At least under normal working conditions.
But to prevent a latch-up during some freak event, there has to be some form of safety net, it would be suicidal to leave the circuit do whatever it wants, that's the reason for the diode clipper at the input.
But when a larger dynamic is required, as in the Tringlinator, a solution is to increase the Vbe of the lower transistors, by means of resistors or zeners f.e.
If you look attentively at the schematic, you will see that that's what is done there.
Incidently, it leaves more Vce space to breathe for the transistors.
It is the poor relation of the Xquad then.
It simply mimics the effect of a LTP, but with a diode to replace the other transistor.

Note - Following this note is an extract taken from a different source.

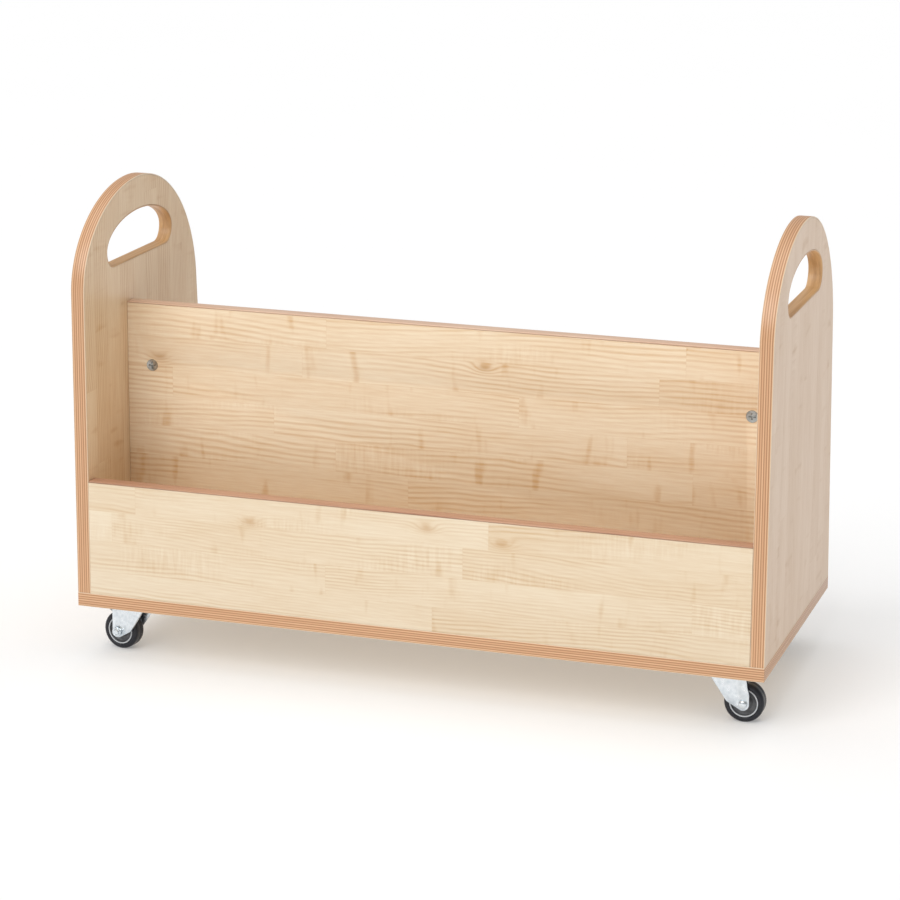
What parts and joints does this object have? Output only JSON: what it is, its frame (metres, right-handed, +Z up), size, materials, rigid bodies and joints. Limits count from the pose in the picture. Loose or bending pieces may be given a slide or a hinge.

The compensating effect is already crude in a LTP, it is equivalent to assume that exp(-k*V)=-exp(k*V), but with two heavily dissimilar components, it will be worse.
The only advantage that I can see in this circuit is the fact that the bias current is recycled, thus halving the current consumption compared to a LTP.
But it costs two big e-lytics, and a similar trick could be used with transistors.
Not of a great practical value.
No that's what I explained in my previous post, the NFB keeps the input voltage <0.6V.
That's in sim. With a real circuit, you have 99% chances the circuit locks up as soon as it is powered.
I know, I've been there.
In the sim try to put an .ic V(base of Q2)=2v, I think it will latch up.
Yes, exactly.
Dunno, try the .ic experiment to find out.